Historic Poverty Bay and the East Coast, N.I., N.Z.
Kaiuku and Its Starving Garrison—Sickly Children and Clay Used for Food—Barnet Burns on Kekeparaoa—A Blood—Curdling “Incident”—Taumata-a-Kura at Toka-a-Kuku—Testament in One Hand and Gun in the Other.
Shortly before the advent of the pioneer shore-traders in Poverty Bay, Mahia was the locale of a remarkable siege. Smith (Maori Wars of the Nineteenth Century, p. 327) describes the spot by the name “Puke-Karoro,” or “Kaiuku.” It is referred to by E. F. Harris as “Te Pukenui.” G. C. Ormond held that it was known as “Kurareinga.” The date given by Smith is 1824, whilst A. L. D. Fraser claimed that it was as late as 1832.

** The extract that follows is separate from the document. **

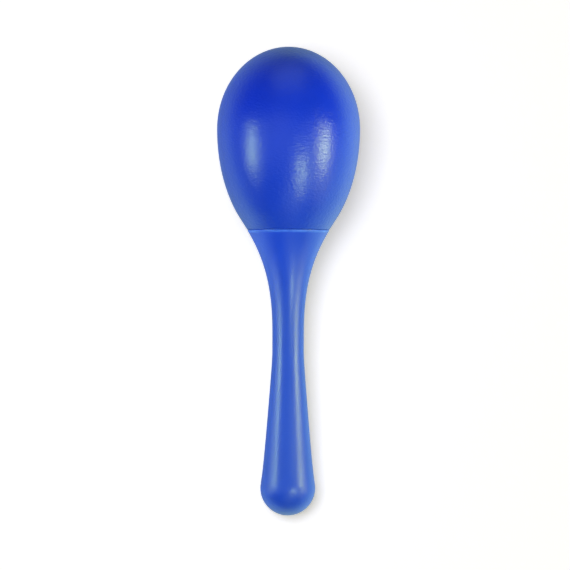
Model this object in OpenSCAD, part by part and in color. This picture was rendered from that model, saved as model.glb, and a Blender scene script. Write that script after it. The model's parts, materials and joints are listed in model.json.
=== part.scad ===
// Egg shaker on a handle: a hollow egg-shaped head with loose steel shot, bonded to a hollow handle.
// Outlines are drawn upright, as [radius, height above the knob's end], and then laid down.
// The finished part lies on a flat surface, which it touches with the head and the knob.

/* [Overall] */
// Length from the end of the knob to the top of the head
total_l = 205; // [200:1:210]

/* [Head] */
// Largest diameter of the head
head_d = 62.6; // [60:0.2:65]
// Height of the dome above the largest diameter
dome_h = 36; // [34:0.5:38]
// Half-length of the ellipse that the tapering side of the head follows
tail_h = 53; // [52:0.5:55]
// Distance from the largest diameter down to the joint with the handle
joint_drop = 44; // [43:0.5:45]
// Radius lost for each millimetre down the straight cone above the joint
joint_slope = 0.64; // [0.62:0.01:0.66]
// Wall of the head
head_wall = 1.6; // [1.4:0.1:1.8]

/* [Neck] */
// Length of the neck that sits in the handle's socket
neck_l = 8; // [7.5:0.5:9]

/* [Handle] */
// Diameter of the waist, the thinnest stretch of the handle
waist_d = 13.8; // [13:0.2:15]
// Height at which the waist starts
waist_from = 72; // [68:1:74]
// Height at which the waist ends and the funnel starts
waist_to = 77.5; // [76:0.5:79]
// Diameter of the round knob
knob_d = 24; // [23:0.5:25]
// Wall of the handle
handle_wall = 1.8; // [1.6:0.1:2]

/* [Joint line] */
// Width and depth of the chamfer on each side of the joint line
chamfer = 0.35; // [0.2:0.05:0.5]

/* [Shot] */
// Diameter of one steel shot
shot_d = 4; // [3:0.5:4]
// Rings of shot round the middle one
shot_rings = 3; // [1:1:3]
// Gap between neighbouring shot, seen from above
shot_gap = 0.2; // [0.15:0.05:0.4]

/* [Hidden] */
$fn = 96;
arc_steps = 24;          // straight pieces in each half of the egg's outline
stem_steps = 20;         // straight pieces in the funnel, in the grip and in the knob
funnel_power = 2.6;      // how sharply the funnel opens towards the joint
grip_softness = 0.1;     // how gently the grip leaves the waist
knob_swell = 0.5;        // extra radius that the grip gains just above the knob
swell_power = 8;         // how late that swell comes
knob_blend = 8;          // angle above the knob's middle at which the grip meets it
fit_gap = 0.2;           // gap between the neck and the handle's socket where they are closest
shoulder_drop = 3.8;     // height of the cone from the head's ledge down to the neck
floor_top = 3;           // height above the joint at which the chamber's sloping floor starts
floor_drop = 2.3;        // distance below the joint at which that floor meets the neck's bore
film = 0.05;             // gap round the adhesive and round the plug
glue_top = 1.6;          // distance from the joint down to the top of the adhesive
glue_l = 5;              // length of the adhesive ring
flange_t = 1.2;          // thickness of the plug's flange
flange_over = 0.8;       // how far the flange reaches beyond the neck's bore
plug_wall = 1.4;         // wall of the plug
shot_clear = 0.25;       // gap between a shot and the wall that it lies on
past = 1;                // how far a cut runs on past a face

head_r = head_d / 2;
waist_r = waist_d / 2;
knob_r = knob_d / 2;
equator_s = total_l - dome_h;
joint_s = equator_s - joint_drop;
neck_end_s = joint_s - neck_l;

// The egg's tail turns into a straight cone where the ellipse has the cone's slope.
tail_sine = joint_slope / norm([joint_slope, head_r / tail_h]);
tail_angle = asin(tail_sine);
cone_top_s = equator_s - tail_h * tail_sine;
joint_r = head_r * cos(tail_angle) - joint_slope * (cone_top_s - joint_s);

// The part rests on the tail side of the head and on the knob, so its axis leans by rest_tilt.
// The common tangent of the tail's ellipse and the knob's circle is a quadratic in that angle's sine.
span = equator_s - knob_r;
tangent_a = pow(span, 2) - pow(tail_h, 2) + pow(head_r, 2);
tangent_b = 2 * span * knob_r;
tangent_c = pow(knob_r, 2) - pow(head_r, 2);
rest_sine = (-tangent_b + sqrt(pow(tangent_b, 2) - 4 * tangent_a * tangent_c)) / (2 * tangent_a);
rest_tilt = asin(rest_sine);
rest_cosine = cos(rest_tilt);

// The origin is at the middle of the part's box, on the surface that the part lies on.
dome_reach = norm([dome_h * rest_cosine, head_r * rest_sine]);
end_y = -(knob_r * (rest_cosine - 1) + equator_s * rest_cosine + dome_reach) / 2;
end_z = knob_r * (1 - rest_sine);
equator_y = end_y + equator_s * rest_cosine;
equator_z = end_z + equator_s * rest_sine;

// A point of an ellipse with half-axes head_r and h, at an angle from its pole, moved inwards by d
function egg_point(h, angle, d) =
    let (normal = [abs(h) * sin(angle), head_r * cos(angle) * sign(h)])
    [head_r * sin(angle), equator_s + h * cos(angle)] - d * normal / norm(normal);

// The egg's outline from its pole down to the top of the cone, moved inwards by d
function egg(d) = concat(
    [for (i = [0 : arc_steps]) egg_point(dome_h, 90 * i / arc_steps, d)],
    [for (i = [1 : arc_steps]) egg_point(-tail_h, 90 - tail_angle * i / arc_steps, d)]
);

// The funnel from the joint down to the waist, and the grip from the waist down to the knob
funnel = [
    for (i = [0 : stem_steps - 1])
        let (t = 1 - i / stem_steps)
        [waist_r + (joint_r - waist_r) * pow(t, funnel_power), waist_to + (joint_s - waist_to) * t]
];
knob_top = knob_r * [cos(knob_blend), 1 + sin(knob_blend)];
grip = [
    for (i = [0 : stem_steps])
        let (t = i / stem_steps,
             taper = (1 + grip_softness) * pow(t, 2) / (t + grip_softness))
        [waist_r + (knob_top[0] - waist_r - knob_swell) * taper + knob_swell * pow(t, swell_power),
         waist_from + (knob_top[1] - waist_from) * t]
];
stem = concat(funnel, [[waist_r, waist_to]], grip);

// A run of outline points, each moved inwards by d
function moved_in(path, d) = [
    for (i = [0 : len(path) - 1])
        let (along = path[min(i + 1, len(path) - 1)] - path[max(i - 1, 0)],
             step = d * along / norm(along))
        path[i] + [step[1], -step[0]]
];

// The knob's outline down to its pole, moved inwards by d
function knob(d) = [
    for (i = [1 : stem_steps])
        let (angle = knob_blend - (90 + knob_blend) * i / stem_steps)
        [i == stem_steps ? 0 : (knob_r - d) * cos(angle), knob_r + (knob_r - d) * sin(angle)]
];

// The neck and its ledge fit the handle's socket, and the bore follows from the neck.
socket = moved_in(stem, handle_wall);
function socket_r(s) = lookup(s, [for (p = socket) [p[1], p[0]]]);
ledge_r = socket_r(joint_s) - fit_gap;
neck_r = socket_r(neck_end_s) - fit_gap;
bore_r = neck_r - head_wall;
plug_r = bore_r - film;
plug_top_s = joint_s - floor_drop;
flange_top_s = neck_end_s - film;

// A resting shot's middle lies on an egg that is smaller than the head by shot_inset.
shot_inset = head_wall + shot_clear + shot_d / 2;
shot_egg_r = head_r - shot_inset;
shot_tail_h = tail_h - shot_inset;
shot_dome_h = dome_h - shot_inset;

// Lower height at which a vertical line at [x, dy] from the egg's middle meets the half-egg of half-length h
function half_egg_z(x, dy, h) =
    let (across = 1 / pow(shot_egg_r, 2),
         along = 1 / pow(h, 2),
         a = across * pow(rest_cosine, 2) + along * pow(rest_sine, 2),
         b = dy * rest_sine * rest_cosine * (along - across),
         c = across * (pow(x, 2) + pow(dy * rest_sine, 2)) + along * pow(dy * rest_cosine, 2) - 1)
    -(b + sqrt(pow(b, 2) - a * c)) / a;

// Height of the middle of a shot that lies on the wall at [x, y]
function resting_z(x, y) =
    let (dy = y - equator_y,
         tail_z = half_egg_z(x, dy, shot_tail_h),
         dome_z = half_egg_z(x, dy, shot_dome_h),
         is_on_tail = dy * rest_cosine + tail_z * rest_sine < 0)
    equator_z + (is_on_tail ? tail_z : dome_z);

// The pool of shot lies round the chamber's lowest point: a hexagon of rings, seen from above.
pool_drop = norm([shot_egg_r * rest_cosine, shot_tail_h * rest_sine]);
pool_y = equator_y
    + (pow(shot_egg_r, 2) - pow(shot_tail_h, 2)) * rest_sine * rest_cosine / pool_drop;
shot_pitch = shot_d + shot_gap;
shot_places = [
    for (row = [-shot_rings : shot_rings])
        for (i = [max(0, -row) : min(0, -row) + 2 * shot_rings])
            [shot_pitch * row * sqrt(3) / 2, pool_y + shot_pitch * (i - shot_rings + row / 2)]
];
last_shot = len(shot_places) - 1;

function shot_name(i) = str("shot_", i < 9 ? "0" : "", i + 1);

// Lays an upright shape down in its resting place
module laid_down() {
    translate([0, end_y, end_z])
        rotate([rest_tilt - 90, 0, 0])
            children();
}

// Turns an outline about the axis
module turned(outline) {
    rotate_extrude()
        polygon(outline);
}

// Everything inside the handle's wall, at a depth d below its surface
module socket_space(d) {
    inside = moved_in(stem, d);
    turned(concat([[0, inside[0][1]]], inside, knob(d)));
}

// The head's neck and the shoulder that carries it, made larger by grow
module neck_form(grow) {
    turned([
        [0, joint_s],
        [ledge_r + grow, joint_s],
        [neck_r + grow, joint_s - shoulder_drop],
        [neck_r + grow, neck_end_s],
        [0, neck_end_s]
    ]);
}

// Room for the shot: the egg's inside, a sloping floor and the bore of the neck
module chamber() {
    turned(concat(egg(head_wall), [
        [joint_r + joint_slope * floor_top - head_wall * norm([1, joint_slope]), joint_s + floor_top],
        [bore_r, plug_top_s],
        [bore_r, neck_end_s - past],
        [0, neck_end_s - past]
    ]));
}

// Hollow egg-shaped head, open at its neck
module head_shell() {
    color("royalblue") laid_down() difference() {
        union() {
            turned(concat(egg(0), [
                [joint_r + joint_slope * chamfer, joint_s + chamfer],
                [joint_r - chamfer, joint_s],
                [0, joint_s]
            ]));
            neck_form(0);
        }
        chamber();
    }
}

// Hollow handle: funnel, waist, grip and round knob, with a socket for the head's neck
module handle() {
    rim_r = lookup(joint_s - chamfer, [for (p = stem) [p[1], p[0]]]);
    color("royalblue") laid_down() difference() {
        turned(concat(
            [[0, joint_s], [joint_r - chamfer, joint_s], [rim_r, joint_s - chamfer]],
            [for (i = [1 : len(stem) - 1]) stem[i]],
            knob(0)
        ));
        socket_space(handle_wall);
    }
}

// Cap that closes the neck and keeps the shot in the head
module neck_plug() {
    color("white") laid_down() turned([
        [0, plug_top_s],
        [plug_r, plug_top_s],
        [plug_r, flange_top_s],
        [bore_r + flange_over, flange_top_s],
        [bore_r + flange_over, flange_top_s - flange_t],
        [plug_r - plug_wall, flange_top_s - flange_t],
        [plug_r - plug_wall, plug_top_s - plug_wall],
        [0, plug_top_s - plug_wall]
    ]);
}

// Ring of adhesive in the wedge between the neck and the socket
module adhesive_ring() {
    color("wheat") laid_down() difference() {
        intersection() {
            socket_space(handle_wall + film);
            translate([0, 0, joint_s - glue_top - glue_l])
                cylinder(r = joint_r, h = glue_l);
        }
        neck_form(film);
    }
}

// One loose steel shot, lying on the chamber's wall
module shot(i) {
    x = shot_places[i][0];
    y = shot_places[i][1];
    color("silver") translate([x, y, resting_z(x, y)])
        sphere(d = shot_d);
}

head_shell();
handle();
neck_plug();
adhesive_ring();
for (i = [0 : last_shot])
    shot(i);
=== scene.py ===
"""Looks of the egg shaker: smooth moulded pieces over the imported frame, on white card in soft studio light.

Lengths are in metres. An outline is a list of (radius, s), where s is the height along the shaker's own axis:
0 at the end of the knob, and largest at the top of the head.
"""

import json
import math

import bmesh
import bpy
from mathutils import Matrix, Vector


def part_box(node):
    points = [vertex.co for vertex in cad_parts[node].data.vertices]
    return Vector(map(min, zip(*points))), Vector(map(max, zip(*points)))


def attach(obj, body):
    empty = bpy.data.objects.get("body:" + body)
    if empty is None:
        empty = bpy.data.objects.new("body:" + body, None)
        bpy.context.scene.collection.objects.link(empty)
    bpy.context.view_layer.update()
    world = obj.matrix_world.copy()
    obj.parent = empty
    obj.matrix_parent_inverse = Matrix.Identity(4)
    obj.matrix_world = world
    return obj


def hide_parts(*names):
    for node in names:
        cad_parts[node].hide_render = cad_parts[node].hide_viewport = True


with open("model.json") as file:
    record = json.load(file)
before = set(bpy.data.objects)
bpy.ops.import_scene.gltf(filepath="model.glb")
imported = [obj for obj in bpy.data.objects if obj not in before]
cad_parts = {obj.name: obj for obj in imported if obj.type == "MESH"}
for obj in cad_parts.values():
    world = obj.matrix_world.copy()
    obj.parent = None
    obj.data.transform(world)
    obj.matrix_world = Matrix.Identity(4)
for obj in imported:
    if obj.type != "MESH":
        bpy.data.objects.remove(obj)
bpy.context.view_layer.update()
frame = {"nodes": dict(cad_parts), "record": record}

MM = 0.001
MICRON = 1e-6

# ---------------------------------------------------------------- sizes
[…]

The real test as to the date is the year in which Hirini te Kani was a babe in arms. Whilst his mother was fleeing with him, they were captured during a skirmish some distance from the fort. In the Journal of the Polynesian Society for March, 1896, it is stated that Hirini had then reached the age of sixty-eight years. He died in the following July and, in the obituary notices, 1826 was given as the year of his birth. E. F. Harris held that the siege took place in 1829 or, maybe, a year earlier. It is not improbable that the date was 1828–9.
There is also considerable diversity on the question as to which tribes were involved. Smith suggests that the Urewera were the instigators and that they had for allies war parties of Ngati-Maru (Thames), Ngai-te-Rangi (Tauranga), Te Arawa (Rotorua), Ngati-Awa (Whakatane), Te Whakatohea (Opotiki) and Ngati-Whatua (Kaipara). On the other hand, E. F. Harris, G. C. Ormond, A. L. D. Fraser and others were positive that the attacking force was composed mainly of Ngati-Tuwharetoa (Taupo), under Heuheu, and Ngati-Raukawa, under Whatanui, together with Waikato and Urewera allies.
As to the tribes represented among the besieged, there is unanimity only on the point that Te Wera and his Ngapuhi followers were hemmed within the fort. However, some sections of the northern Ngati-Kahungunu aided them in its defence. Mr. Ormond informed the writer that his inquiries indicated that the southern Ngati-Kahungunu, who, in large numbers—some accounts say in thousands—were refuging on Mahia, stood aloof. It was his firm opinion that the besiegers' aim was to punish Te Wera and his Ngapuhi warriors for their action in intervening on behalf of the southern Ngati-Kahungunu when, earlier, their territory was being invaded.page 88
Associated with the besiegers was a pakeha who was called “John the Gossip” on account of the fact that he made a practice of going into the fort to have a yarn with the defenders. It is probable that he was Captain John R. Kent, who had married Tiria, a daughter of Te Wherowhero. In History of Hawke's Bay, it is stated, at page 98, that, when Te Wherowhero released the captives taken by Waikato after the fall of Pakake (1824), Tiria and her European husband accompanied them on their homeward journey, and that this European was the means by which the southern sections of Ngati-Kahungunu first obtained guns and powder.
It is not unlikely that “John” made it part of his business to report upon any weak spot in the defences of the fort. The besiegers also tried other tricks in order to win the day. On one occasion, they sent messengers to Te Wera, inviting him to fill the role of traitor. He was told that he and his followers would not be molested if they retired from the fort. The upshot was that the emissaries narrowly escaped being got ready for the hungry defenders' ovens.